Summary of Subject Matter
Official Hearing Transcript

Witness List:

  • Mr. David Wise, Director, Physical Infrastructure Team, U.S. Government Accountability Office | Written Testimony
  • The Honorable W. Thomas Reeder Jr., Director, Pension Benefit Guaranty Corporation | Written Testimony
  • Mr. Chris Wisner, Assistant Commissioner for Leasing Public Buildings Service, U.S. General Services Administration | Written Testimony
  • Mr. John K. Lapiana, Deputy Under Secretary for Finance and Administration, Smithsonian Institution | Written Testimony


  • Chairman Lou Barletta (R-PA)
    Subcommittee on Economic Development, Public Buildings, and Emergency Management
    Hearing on “Independent Leasing Authorities: Increasing Oversight and Reducing Costs of Space Leased by Federal Agencies”

    July 6, 2016
    Opening Statement
    (Remarks as Prepared)

    Since I became chairman of the Subcommittee, we have worked with GSA on reducing the cost of leased space by negotiating better deals and reducing the real estate footprint.  We held a hearing and a series of roundtables with GSA, tenant agencies, and real estate experts on the large number of GSA leases expiring in the next five years and how we can take advantage of the current market to reduce costs to the taxpayer.  We could save $500 million annually just by negotiating better lease deals.

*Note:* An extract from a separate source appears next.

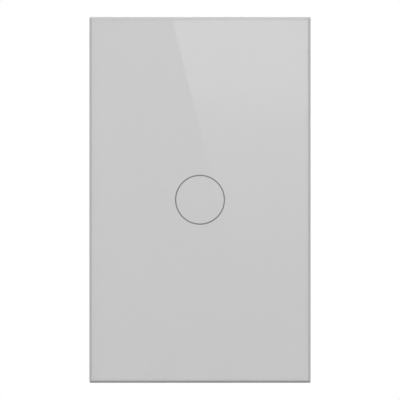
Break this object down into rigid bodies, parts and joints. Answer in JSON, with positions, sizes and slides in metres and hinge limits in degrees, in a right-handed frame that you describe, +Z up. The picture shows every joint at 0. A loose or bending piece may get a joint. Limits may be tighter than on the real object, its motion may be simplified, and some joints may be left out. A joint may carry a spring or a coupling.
{
  "type": "wall light switch",
  "caption": "One-gang glass touch light switch with a grey glass front, a printed touch ring, a steel yoke, screw terminals and a rear housing for a wall box.",
  "frame": {"origin": "on the wall plane at the back of the yoke's ears, midway between the two wall box screws", "axes": "+X to the right as seen from the front, +Y into the wall, +Z up"},
  "size_m": [0.0724, 0.035, 0.12],
  "materials": {
    "clear_glass": "polished tempered glass",
    "grey_print": "even light grey screen print",
    "ring_ink": "translucent dark grey ink",
    "adhesive": "foam adhesive sheet",
    "frame_plastic": "fine spark texture",
    "clear_acrylic": "polished acrylic",
    "spring_steel": "bright spring steel",
    "galvanised_steel": "galvanised with soft spangle",
    "housing_plastic": "fine spark texture",
    "screw_steel": "zinc plated",
    "touch_board_laminate": "white solder mask",
    "led_resin": "clear resin",
    "chip_resin": "black epoxy",
    "module_laminate": "dark blue solder mask",
    "shield_steel": "tinned steel",
    "switch_steel": "tinned steel",
    "button_plastic": "black acetal",
    "header_plastic": "black nylon",
    "gilt_brass": "gilt",
    "power_board_laminate": "green solder mask",
    "relay_plastic": "black moulded",
    "relay_iron": "nickel plated iron",
    "bobbin_plastic": "black nylon",
    "copper_winding": "enamelled copper wire",
    "contact_brass": "brass strip",
    "ferrite": "sintered ferrite",
    "winding_tape": "yellow polyester tape",
    "capacitor_sleeve": "black sleeve with a bare top",
    "film_case": "grey moulded case",
    "fuse_case": "brown moulded case",
    "varistor_coat": "blue dipped epoxy",
    "terminal_plastic": "dark grey moulded",
    "clamp_steel": "passivated zinc plate"
  },
  "bodies": {
    "base": {"yoke": "galvanised_steel", "rear_housing": "housing_plastic", "housing_screws": "screw_steel", "touch_board": "touch_board_laminate", "touch_board_screws": "screw_steel", "touch_spring": "spring_steel", "ring_leds": "led_resin", "touch_chips": "chip_resin", "wifi_module_board": "module_laminate", "wifi_shield_can": "shield_steel", "pairing_switch_body": "switch_steel", "board_header": "header_plastic", "header_pins": "gilt_brass", "header_socket": "header_plastic", "power_board": "power_board_laminate", "power_board_screws": "screw_steel", "relay_base": "relay_plastic", "relay_case": "relay_plastic", "relay_frame": "relay_iron", "relay_bobbin": "bobbin_plastic", "relay_winding": "copper_winding", "relay_contacts": "contact_brass", "transformer_core": "ferrite", "transformer_bobbin": "bobbin_plastic", "transformer_winding": "winding_tape", "main_capacitor": "capacitor_sleeve", "output_capacitor": "capacitor_sleeve", "film_capacitor": "film_case", "fuse": "fuse_case", "varistor": "varistor_coat", "power_chips": "chip_resin", "terminal_block": "terminal_plastic", "terminal_bars": "contact_brass"},
    "front_panel": {"glass_panel": "clear_glass", "printed_coat": "grey_print", "ring_print": "ring_ink", "adhesive_sheet": "adhesive", "panel_frame": "frame_plastic", "light_ring": "clear_acrylic", "panel_spring_clips": "spring_steel"},
    "pairing_button": {"pairing_button": "button_plastic"},
    "relay_armature": {"relay_armature": "relay_iron"},
    "box_screw_upper": {"box_screw_upper": "screw_steel"},
    "box_screw_lower": {"box_screw_lower": "screw_steel"},
    "terminal_screw_1": {"terminal_screw_1": "clamp_steel"},
    "terminal_cage_1": {"terminal_cage_1": "clamp_steel"},
    "terminal_screw_2": {"terminal_screw_2": "clamp_steel"},
    "terminal_cage_2": {"terminal_cage_2": "clamp_steel"},
    "terminal_screw_3": {"terminal_screw_3": "clamp_steel"},
    "terminal_cage_3": {"terminal_cage_3": "clamp_steel"},
    "terminal_screw_4": {"terminal_screw_4": "clamp_steel"},
    "terminal_cage_4": {"terminal_cage_4": "clamp_steel"}
  },
  "joints": [
    {"name": "panel_pull", "type": "slide", "parent": "base", "child": "front_panel", "axis": [0, -1, 0], "range_m": [0, 0.03], "deforming": ["panel_spring_clips"]},
    {"name": "pairing_button_press", "type": "slide", "parent": "base", "child": "pairing_button", "axis": [0, 1, 0], "range_m": [0, 0.00025], "stiffness_N_per_m": 300, "springref_m": -0.001},
    {"name": "relay_armature_rock", "type": "hinge", "parent": "base", "child": "relay_armature", "pos_m": [-0.0106, 0.0189, -0.0085], "axis": [0, 0, 1], "range_deg": [0, 4.5], "stiffness_Nm_per_rad": 0.02, "springref_deg": -2.86},
    {"name": "terminal_screw_1_turn", "type": "hinge", "parent": "base", "child": "terminal_screw_1", "pos_m": [-0.0114, 0, -0.0246], "axis": [0, -1, 0], "range_deg": [0, 2016]},
    {"name": "terminal_cage_1_rise", "type": "slide", "parent": "base", "child": "terminal_cage_1", "axis": [0, 1, 0], "range_m": [0, 0.0028]},
    {"name": "terminal_screw_2_turn", "type": "hinge", "parent": "base", "child": "terminal_screw_2", "pos_m": [-0.0038, 0, -0.0246], "axis": [0, -1, 0], "range_deg": [0, 2016]},
    {"name": "terminal_cage_2_rise", "type": "slide", "parent": "base", "child": "terminal_cage_2", "axis": [0, 1, 0], "range_m": [0, 0.0028]},
    {"name": "terminal_screw_3_turn", "type": "hinge", "parent": "base", "child": "terminal_screw_3", "pos_m": [0.0038, 0, -0.0246], "axis": [0, -1, 0], "range_deg": [0, 2016]},
    {"name": "terminal_cage_3_rise", "type": "slide", "parent": "base", "child": "terminal_cage_3", "axis": [0, 1, 0], "range_m": [0, 0.0028]},
    {"name": "terminal_screw_4_turn", "type": "hinge", "parent": "base", "child": "terminal_screw_4", "pos_m": [0.0114, 0, -0.0246], "axis": [0, -1, 0], "range_deg": [0, 2016]},
    {"name": "terminal_cage_4_rise", "type": "slide", "parent": "base", "child": "terminal_cage_4", "axis": [0, 1, 0], "range_m": [0, 0.0028]},
    {"name": "box_screw_upper_turn", "type": "hinge", "parent": "base", "child": "box_screw_upper", "pos_m": [0, 0, 0.04165], "axis": [0, 1, 0], "continuous": true},
    {"name": "box_screw_lower_turn", "type": "hinge", "parent": "base", "child": "box_screw_lower", "pos_m": [0, 0, -0.04165], "axis": [0, 1, 0], "continuous": true}
  ],
  "couplings": [
    {"joint": "terminal_screw_1_turn", "follows": "terminal_cage_1_rise", "rad_per_m": 12566},
    {"joint": "terminal_screw_2_turn", "follows": "terminal_cage_2_rise", "rad_per_m": 12566},
    {"joint": "terminal_screw_3_turn", "follows": "terminal_cage_3_rise", "rad_per_m": 12566},
    {"joint": "terminal_screw_4_turn", "follows": "terminal_cage_4_rise", "rad_per_m": 12566}
  ]
}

    As a result of these efforts, we introduced and the House passed, H.R. 4487, the Public Buildings Reform and Savings Act, which includes a leasing pilot program which will give GSA the tools it needs to more effectively lock in good lease deals.

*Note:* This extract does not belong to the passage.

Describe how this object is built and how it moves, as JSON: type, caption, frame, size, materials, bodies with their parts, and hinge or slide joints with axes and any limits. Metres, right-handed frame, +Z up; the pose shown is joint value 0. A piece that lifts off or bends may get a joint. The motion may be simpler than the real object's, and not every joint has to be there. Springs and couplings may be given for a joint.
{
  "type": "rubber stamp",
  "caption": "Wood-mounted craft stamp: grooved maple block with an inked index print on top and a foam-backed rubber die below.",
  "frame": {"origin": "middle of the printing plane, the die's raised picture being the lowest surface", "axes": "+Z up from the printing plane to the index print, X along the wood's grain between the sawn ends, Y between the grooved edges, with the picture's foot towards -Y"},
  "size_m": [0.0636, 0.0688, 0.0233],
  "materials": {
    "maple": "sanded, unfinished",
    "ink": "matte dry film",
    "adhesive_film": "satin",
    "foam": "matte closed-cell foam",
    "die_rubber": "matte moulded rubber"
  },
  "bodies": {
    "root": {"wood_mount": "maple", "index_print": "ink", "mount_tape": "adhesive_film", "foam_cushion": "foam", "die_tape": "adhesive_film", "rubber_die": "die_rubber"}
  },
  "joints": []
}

    But while we have been working to improve how GSA manages its leases, there are more than 50 other agencies with their own authority to lease office and warehouse space.  And half of those agencies don’t even have to comply with OMB’s directives to reduce space or report their leases to the government-wide Federal Real Property database.  For many of these agencies, there is little oversight of how they manage their leases.

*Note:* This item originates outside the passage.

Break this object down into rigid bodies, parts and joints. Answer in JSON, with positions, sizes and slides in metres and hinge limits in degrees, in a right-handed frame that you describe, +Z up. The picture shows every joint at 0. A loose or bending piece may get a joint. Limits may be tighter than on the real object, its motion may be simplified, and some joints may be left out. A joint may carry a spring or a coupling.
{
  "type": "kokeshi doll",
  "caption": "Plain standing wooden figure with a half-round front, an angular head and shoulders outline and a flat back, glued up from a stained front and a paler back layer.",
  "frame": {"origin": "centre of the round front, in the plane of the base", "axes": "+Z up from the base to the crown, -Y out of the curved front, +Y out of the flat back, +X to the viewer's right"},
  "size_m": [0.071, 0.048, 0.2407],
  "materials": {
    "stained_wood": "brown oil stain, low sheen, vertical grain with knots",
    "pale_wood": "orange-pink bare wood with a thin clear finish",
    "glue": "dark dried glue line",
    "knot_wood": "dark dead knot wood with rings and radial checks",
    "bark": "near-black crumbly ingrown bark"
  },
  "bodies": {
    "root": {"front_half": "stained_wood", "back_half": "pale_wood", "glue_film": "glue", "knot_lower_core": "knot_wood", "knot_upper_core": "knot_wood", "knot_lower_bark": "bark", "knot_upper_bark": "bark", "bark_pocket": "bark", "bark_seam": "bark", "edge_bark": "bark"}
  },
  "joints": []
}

    That is why the Committee requested that the GAO do a review of these independent leasing authorities, including how they are used and managed, whether these agencies are getting good deals for the taxpayer, whether agencies are reducing their costs and space footprint, and whether agencies are acting within their legal authority.

    While the GAO found that some of these agencies were able to get comparable leasing rates or better than GSA, in part due to their use of real estate brokers, very often they leased more space than they needed.  In addition, there are serious questions about whether some of these agencies are exceeding their leasing authority, potentially running afoul of key laws such as the Anti-Deficiency Act.

    The Committee’s investigation of the Securities and Exchange Commission’s use of its leasing authority in 2011 revealed the pitfalls agencies can fall into.  The SEC exceeded its leasing authority and wound up committing the taxpayers to a $500 million lease that it did not need and, ultimately, had to be bailed out with help from GSA.  The SEC, the Commodity Futures Trading Commission, and the VA are just a few agencies that have run afoul of laws limiting their leasing authorities.

    Intentional or not, agencies that do not have real property as their primary mission face serious legal risks. And it is critical – starting with this hearing – that this message is made clear to them.

    Before an agency signs a lease, there are three basic questions it should ask.  Does the agency have leasing authority?  Does the agency have either no-year funding or explicit authority to enter into multi-year leases?  Does the agency have an exemption from the Anti-Deficiency Act and the recording statute?

    While there are a few exceptions, if the answer to any of these questions is “no” the agency may not have the legal authority to sign a lease or may have to obligate the full amount of the lease upfront.

    This analysis is separate from the analysis for whether or not a lease is a capital lease for scoring purposes. 

    We hope to hear more from GAO about its findings and learn how agencies with their own leasing authorities are managing and using their leasing authorities.

    We also asked the GAO to review the use of purchase options in GSA leases.  If used strategically, purchase options could save significant taxpayer dollars.

    The budgetary scoring rules enacted in the 1990s effectively ended the practice of negotiating discounted purchase options in lease agreements by labeling them as capital leases.  As capital leases, the full cost of the lease must be obligated upfront, creating a disincentive to use them.

    The result has been the taxpayer paying for a building several times over through lease payments without ever being able to gain an equity interest.  For example, we will have paid nearly $2 billion for headquarters space for DoT when the current lease expires without accruing any equity.

    By identifying and reviewing a number of purchase options in GSA leases, GAO found that in the options exercised in recent years there was an $80 million benefit to the taxpayer.  The Public Buildings Reform and Savings Act includes a provision that would provide GSA with the ability to again include these options, where appropriate, in its leases.

    I look forward to hearing more from GAO and our other witnesses today on these issues.